US-based Human Right Watch says for Thailand to show real signs of progress in advancing human rights, the government should take steps to prosecute human rights' abusers, especially those from the state security or police forces.
Rights activists say police reform in Thailand will help prevent rights abuses
Human Rights Watch says Thailand’s human rights performance is showing few signs of progress despite greater willingness by the Thai government to debate the issue.
Brad Adams, Human Rights Watch’s Asia Director, says the right’s group wants to see prosecutions of rights abusers to show real signs of progress, given a backlog of rights abuses over recent years.
“There are so many cases, whether it’s the war on drugs during (Prime Minister) Thaksin (Shinawatra’s) period, whether it’s attacks on human rights defenders, whether its violence in the South – there are so many cases – where the evidence is quite clear- where the government with the political will could ensure prosecutions start.”
Government’s failure to tackle rights issues
Adams says a major disappointment over recent years was the failure in the development of the National Human Rights Commission, which itself was undermined by political interference.
"The NHRC in Thailand has been a huge disappointment," says Adams. "It had built up a certain level of competence – mostly bureaucratic competence in the years before Thaksin came to power. It was on the path towards becoming a serious institution. And since Thaksin came in (in 2001) it has essentially imploded. The current commission does no serious work."
A key focus of Human Rights Watch’s work in Thailand has been the insurgency in southern Thailand’s largely Muslim dominated provinces. Over the past five-years, strife has claimed more than 3,500 people. The group says there has been a "failure to address local resentment and frustration over abuses by security forces and injustice".
Police and judicial reforms
Adams says besides prosecutions there also needs to be reform of the judiciary, the police and prosecutors' office.
"If they are not overhauled in a way that they become professionally competent, corruption is addressed and they have political independence, we won’t see any systematic changes here."
Human Rights Watch also pointed to Thailand’s widening political polarisation that led to protracted protests and deadly clashes last year. In October, Thai border patrol police opened fire with tear gas canisters on protestors opposing the pro-Thaksin government during a demonstration outside the Parliament. One person died and hundreds injured, including police.

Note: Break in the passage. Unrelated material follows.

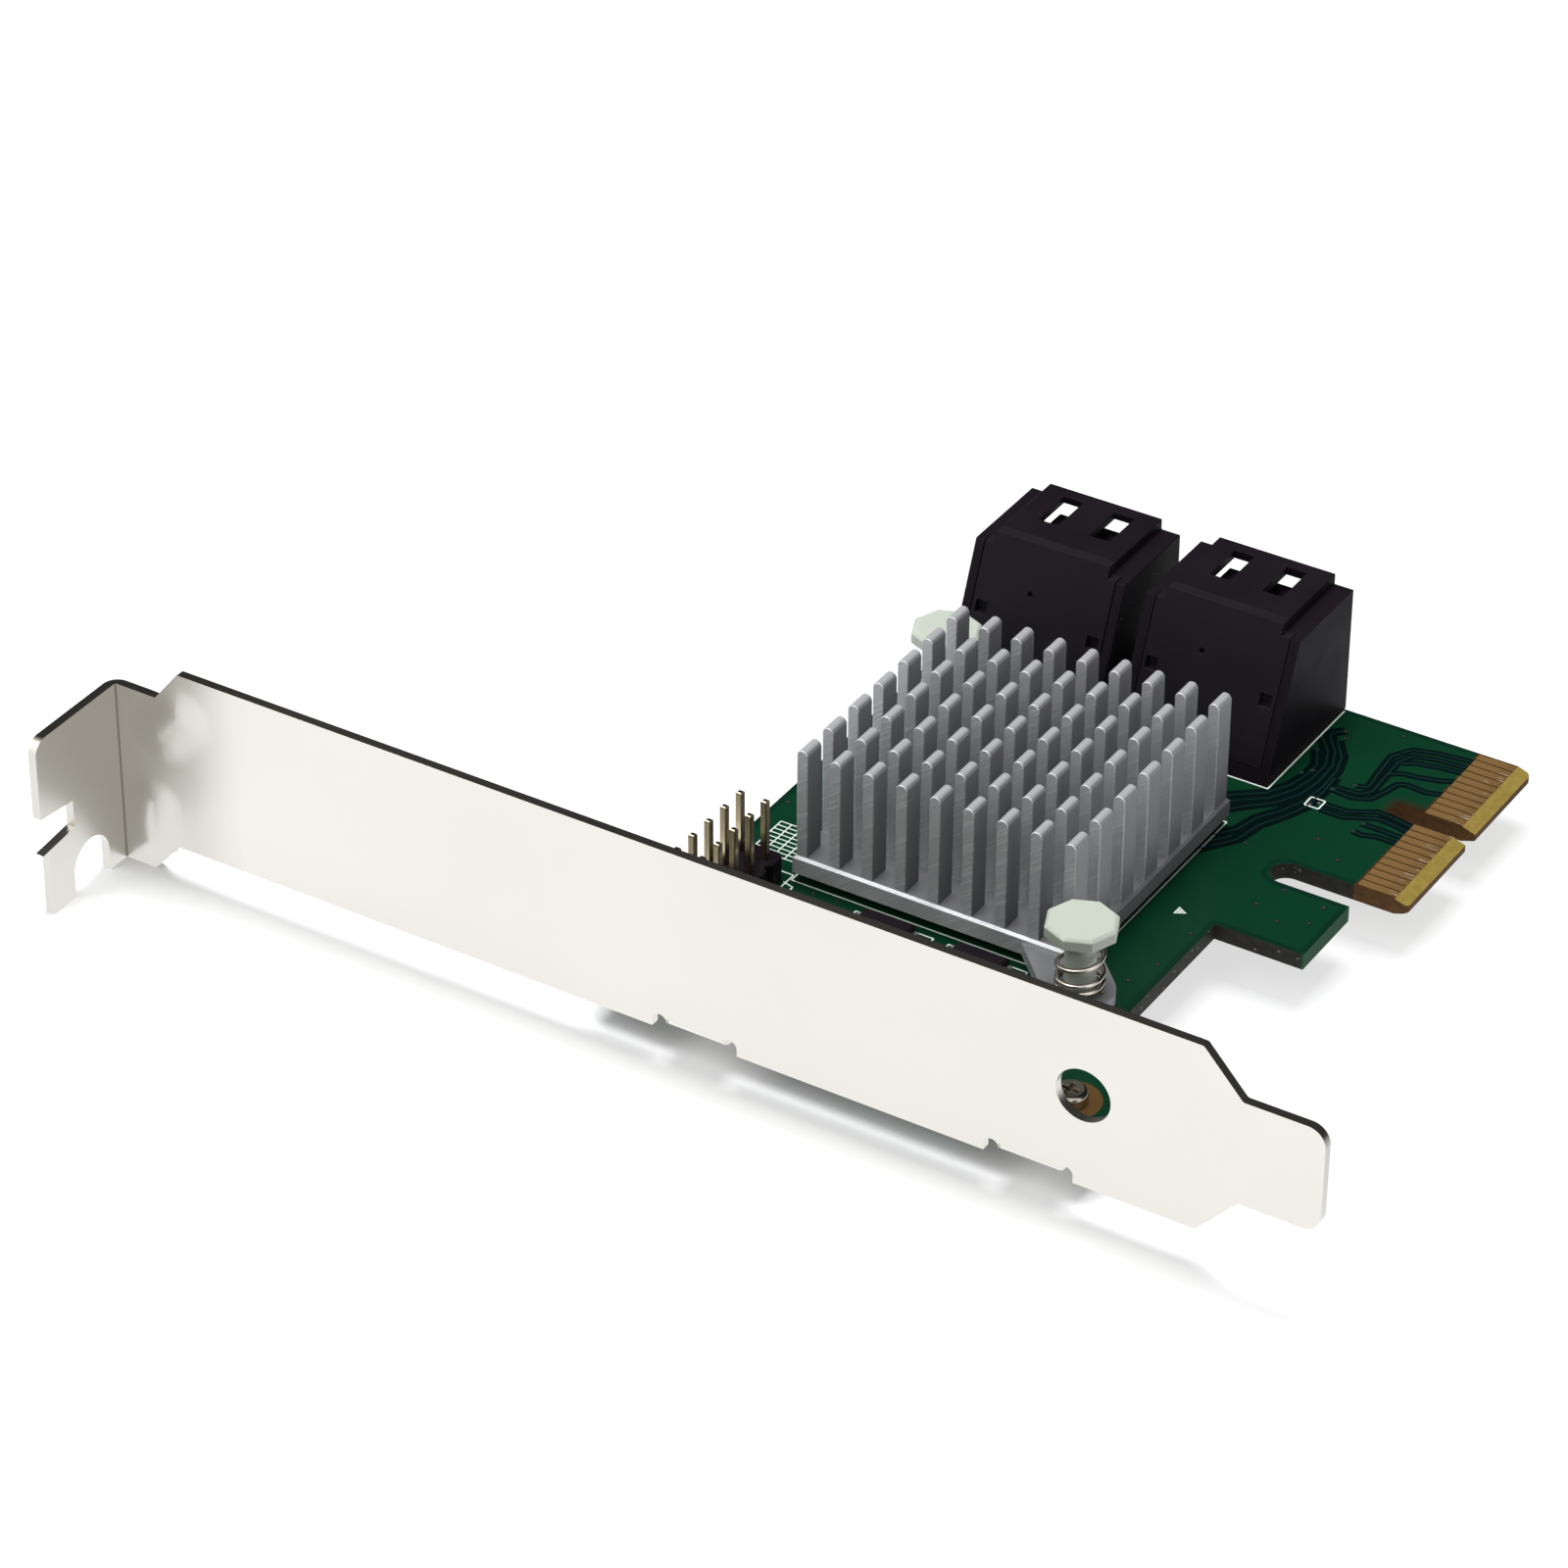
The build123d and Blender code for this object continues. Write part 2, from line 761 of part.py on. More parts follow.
def make_header():
    """Two-row pin header: moulded base of five joined blocks, and square pins."""
    with BuildPart() as base:
        with BuildSketch(level(board_top)):
            with Locations((header_x, header_y)):
                outline = Rectangle(header_column_count * header_pitch, header_row_count * header_pitch)
                chamfer(outline.vertices(), header_chamfer)
                with GridLocations(header_column_count * header_pitch, header_pitch, 2, header_row_count - 1):
                    notch = header_chamfer * 2**0.5
                    Rectangle(notch, notch, rotation=45, mode=Mode.SUBTRACT)
                with GridLocations(header_pitch, header_pitch, header_column_count, header_row_count):
                    Rectangle(header_pin, header_pin, mode=Mode.SUBTRACT)
        extrude(amount=header_base_height)
    write(base, "header_base")
    with BuildPart() as pins:
        with BuildSketch(level(board_bottom - tail_length)):
            with Locations((header_x, header_y)):
                with GridLocations(header_pitch, header_pitch, header_column_count, header_row_count):
                    Rectangle(header_pin, header_pin)
        extrude(amount=tail_length + board_thickness + header_pin_height)
        chamfer(pins.faces().group_by(Axis.Z)[-1].edges(), 2 * header_pin_tip, header_pin_tip)
    write(pins, "header_pins")


def make_regulator(place, name):
    """Moulded package and its bent leads."""
    foot_end = lead_span / 2
    foot_start = foot_end - lead_foot
    body_side = regulator_width / 2
    high = lead_level + lead_thickness
    lead_outline = (
        (foot_end, 0),
        (foot_end, lead_thickness),
        (foot_start + lead_thickness, lead_thickness),
        (foot_start - lead_rise + lead_thickness, high),
        (body_side, high),
        (body_side, lead_level),
        (foot_start - lead_rise, lead_level),
        (foot_start, 0),
    )
    with BuildPart() as body:
        with BuildSketch(level(board_top + regulator_stand)):
            with Locations((place, regulator_y)):
                Rectangle(regulator_width, regulator_length)
        extrude(amount=regulator_height)
        chamfer(body.faces().sort_by(Axis.Z)[-1].edges(), regulator_edge)
    write(body, f"regulator_{name}")
    with BuildPart() as leads:
        span = (leads_per_side - 1) * lead_pitch + lead_width
        for count in range(leads_per_side):
            near = regulator_y - span / 2 + count * lead_pitch
            for side in (-1, 1):
                with BuildSketch(upright(near)):
                    with BuildLine():
                        outline = [(place + side * x, board_top + z) for x, z in lead_outline]
                        Polyline(*outline, close=True)
                    make_face()
                extrude(amount=-lead_width)
    write(leads, f"regulator_leads_{name}")


make_bracket()
make_board()
make_edge_contacts()
make_controller()
make_heat_sink()
make_push_pins()
make_springs()
make_screws()
for start, name in zip(port_stack_x, ("left", "right")):
    make_port_housing(start, name)
    make_port_cover(start, name)
    make_port_contacts(start, name)
make_header()
for place, name in zip(regulator_x, ("left", "right")):
    make_regulator(place, name)
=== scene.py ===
# %% [markdown]
# # A drive controller card
# The card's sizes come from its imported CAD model, which is loaded first and never moved.
# This script adds what a camera sees beyond plain solids: rounded edges that catch light,
# real finishes, printed lines, copper tracks and solder. Every later cell adds one of them.

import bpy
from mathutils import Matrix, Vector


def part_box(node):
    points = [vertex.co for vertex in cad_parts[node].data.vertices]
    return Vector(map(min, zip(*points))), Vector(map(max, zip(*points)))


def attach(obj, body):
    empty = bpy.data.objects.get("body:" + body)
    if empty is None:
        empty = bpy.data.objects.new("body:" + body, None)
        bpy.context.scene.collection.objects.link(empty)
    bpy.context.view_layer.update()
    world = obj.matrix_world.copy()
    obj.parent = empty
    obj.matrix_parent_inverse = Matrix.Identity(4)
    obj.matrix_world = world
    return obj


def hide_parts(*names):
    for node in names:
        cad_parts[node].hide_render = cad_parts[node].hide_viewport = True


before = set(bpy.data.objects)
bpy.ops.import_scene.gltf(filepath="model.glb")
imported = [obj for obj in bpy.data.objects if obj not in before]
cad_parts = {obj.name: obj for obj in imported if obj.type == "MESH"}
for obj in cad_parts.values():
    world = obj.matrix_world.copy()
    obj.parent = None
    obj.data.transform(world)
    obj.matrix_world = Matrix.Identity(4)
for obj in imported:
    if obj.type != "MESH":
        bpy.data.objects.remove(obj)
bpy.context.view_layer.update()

# %% [markdown]
# The drawing of the card measures in millimetres from the bracket's tab, its outer face and its
# long lower edge. One helper turns such a place into a point of the frame in metres, so that
# every later cell can use the drawing's own numbers.

# %% Modules, units and the drawing's corner
import math
from types import SimpleNamespace

import bmesh
import bpy
from mathutils import Vector

MM = 0.001
TAB_DEPTH = 11.43
NECK_DROP = 3.2
SHEET = 0.86
BOARD_BOTTOM = 0.86
BOARD_TOP = 2.43
bracket_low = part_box("io_bracket")[0]


def spot(x, y, z=0.0):
    """A drawn place in millimetres as a point of the frame in metres."""
    corner_y = bracket_low[1] + TAB_DEPTH * MM
    corner_z = bracket_low[2] + NECK_DROP * MM
    return Vector((bracket_low[0] + x * MM, corner_y + y * MM, corner_z + z * MM))


print("drawing corner:", tuple(round(value, 5) for value in spot(0, 0, 0)))

# %% [markdown]
# Node trees take many lines when every link is written out. This small bench adds a node, sets
# its options, and fills each input with a value or with another node's output. It serves
# materials and geometry trees alike.

# %% A bench for node trees
class Bench:
    """Adds nodes to one tree and joins them."""

    def __init__(self, tree):
        self.tree = tree

    def link(self, value, socket):
        self.tree.links.new(value, socket)

    def add(self, kind, inputs=None, **options):
        node = self.tree.nodes.new(kind)
        for option, value in options.items():
            setattr(node, option, value)
        for key, value in (inputs or {}).items():
            if isinstance(value, bpy.types.NodeSocket):
                self.link(value, node.inputs[key])
            else:
                node.inputs[key].default_value = value
        return node

    def math(self, operation, first, second=0.0, third=0.0):
        return self.add("ShaderNodeMath", {0: first, 1: second, 2: third}, operation=operation).outputs[0]

    def times(self, first, second):
        return self.math("MULTIPLY", first, second)

    def most(self, first, second):
        return self.math("MAXIMUM", first, second)

    def vector(self, operation, first, second=(0.0, 0.0, 0.0)):
        node = self.add("ShaderNodeVectorMath", {0: first, 1: second}, operation=operation)
        return node.outputs["Value" if operation == "LENGTH" else "Vector"]

    def axes(self, vector):
        return self.add("ShaderNodeSeparateXYZ", {0: vector}).outputs

    def mix(self, share, first, second):
        """A colour part of the way from the first to the second."""
        return self.add("ShaderNodeMix", {0: share, 6: first, 7: second}, data_type="RGBA").outputs[2]

    def blend(self, share, first, second):
        """A number part of the way from the first to the second."""
        return self.add("ShaderNodeMix", {0: share, 2: first, 3: second}, data_type="FLOAT").outputs[0]

    def ramp(self, value, low, high, start, end):
        """A number that goes from start to end while the value goes from low to high."""
        return self.add("ShaderNodeMapRange", {0: value, 1: low, 2: high, 3: start, 4: end}).outputs[0]

    def noise(self, place, scale, detail):
        return self.add("ShaderNodeTexNoise", {"Vector": place, "Scale": scale, "Detail": detail}).outputs[0]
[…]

Thailand’s political divide was evident again Thursday when up to 30,000 pro-Thaksin supporters, wearing the distinctive ‘red shirts’, besieged the main government administration building calling on the government of Prime Minister Abhisit to resign.
The protesters were also calling for the removal of Foreign Minister Kasit Piromya, for the Parliament to be dissolved for fresh general elections and the prosecution of People's Alliance for Democracy (PAD) key leaders, who led protests to close down Bangkok's airports last year.